Die Einführung von Hinotori in Krankenhäusern kam laut Ärzten keine Sekunde zu früh. Der Grund: Hinotori kann zu einem Bruchteil der Kosten von da Vinci (bis zu 1,8 Millionen Yen pro Operation) betrieben werden und damit eine große finanzielle Belastung für die Patienten abfedern, selbst wenn sie im Rahmen des allgemeinen Gesundheitssystems nur einen Teil dieser Kosten tragen müssen. Hinzu kommt, dass Ärzte für eine Operation 500.000 Yen zusätzlich zahlen müssen, nur um die Genehmigung zur Verwendung von da Vinci zu erhalten. Hinotori kann die Gesundheitskosten sowohl für die Regierung als auch für den Einzelnen senken, das unterbesetzte medizinische Personal entlasten und den Markt für chirurgische Roboter potenziell vergrößern. Der Weltmarkt, der derzeit auf 650 Milliarden Yen (ca. 6 Milliarden US-Dollar) geschätzt wird, wird in den nächsten fünf Jahren voraussichtlich rasch wachsen. Bis 2030 könnte sich dieses Wachstum weiter beschleunigen, wenn sich 5G-vernetzte, ferngesteuerte Operationen durchsetzen und mehr Länder robotergestützte OP-Systeme einführen.
Zusammenfassung
Für Japan wird es angesichts der raschen Alterung seiner Bevölkerung schwierig sein, die derzeitigen Ideale des Gesundheitssystems – Qualität, Kosten und Zugänglichkeit – aufrechtzuerhalten. Das Gesundheitswesen wird sich ändern müssen, um mit dem demografischen Wandel Schritt zu halten.
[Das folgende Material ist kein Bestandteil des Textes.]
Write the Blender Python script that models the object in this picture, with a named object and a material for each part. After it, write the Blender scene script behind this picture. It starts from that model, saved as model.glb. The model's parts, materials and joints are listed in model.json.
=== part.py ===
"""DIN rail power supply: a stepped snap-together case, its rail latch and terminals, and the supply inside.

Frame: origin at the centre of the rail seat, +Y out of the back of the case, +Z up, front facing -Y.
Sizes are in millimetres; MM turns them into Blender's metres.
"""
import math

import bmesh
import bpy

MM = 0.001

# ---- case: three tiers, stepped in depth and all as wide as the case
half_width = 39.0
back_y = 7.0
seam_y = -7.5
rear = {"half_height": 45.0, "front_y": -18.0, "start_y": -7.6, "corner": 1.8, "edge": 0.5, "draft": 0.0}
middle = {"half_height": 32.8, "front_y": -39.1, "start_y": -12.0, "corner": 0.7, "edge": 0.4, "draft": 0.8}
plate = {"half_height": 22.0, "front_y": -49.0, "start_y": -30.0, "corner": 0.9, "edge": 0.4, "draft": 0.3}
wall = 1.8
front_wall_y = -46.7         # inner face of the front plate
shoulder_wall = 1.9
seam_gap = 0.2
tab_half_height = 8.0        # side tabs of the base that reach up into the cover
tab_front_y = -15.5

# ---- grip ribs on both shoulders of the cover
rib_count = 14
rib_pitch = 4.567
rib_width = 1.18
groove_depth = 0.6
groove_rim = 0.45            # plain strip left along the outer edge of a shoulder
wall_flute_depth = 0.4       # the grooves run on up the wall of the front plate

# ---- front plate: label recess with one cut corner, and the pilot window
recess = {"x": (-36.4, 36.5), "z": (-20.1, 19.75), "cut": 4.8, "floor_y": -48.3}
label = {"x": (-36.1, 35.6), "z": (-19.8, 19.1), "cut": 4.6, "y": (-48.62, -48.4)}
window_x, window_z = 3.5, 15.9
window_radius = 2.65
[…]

Dies kann bedeuten, dass die oben genannten Ideale priorisiert werden müssen, bietet aber auch die Möglichkeit, die Ineffizienzen des Systems anzugehen und zu korrigieren. Wir gehen davon aus, dass die Fortschritte in der Medizintechnik eine Schlüsselrolle bei Effizienzverbesserungen im Gesundheitswesen spielen werden. Robotergestützte OP-Systeme der nächsten Generation, wie z. B. Hinotori, können die Belastung des unterbesetzten medizinischen Personals verringern und die Kosten für Operationen erheblich senken. Der Markt für chirurgische Roboter wird erheblich wachsen und bietet Unternehmen neue Möglichkeiten, die die Vorherrschaft von da Vinci durch Innovationen anfechten. In Zukunft könnte die Entwicklung verschiedener Therapien und medizinischer Robotertechnologien eine Schlüsselrolle bei der deutlichen Verbesserung von Prognose und Lebensqualität der Patienten spielen. Derartige Entwicklungen dürften auch das Ansehen des Gesundheitssektors und seiner Unternehmen unter dem Gesichtspunkt der sozialen Verantwortung verbessern.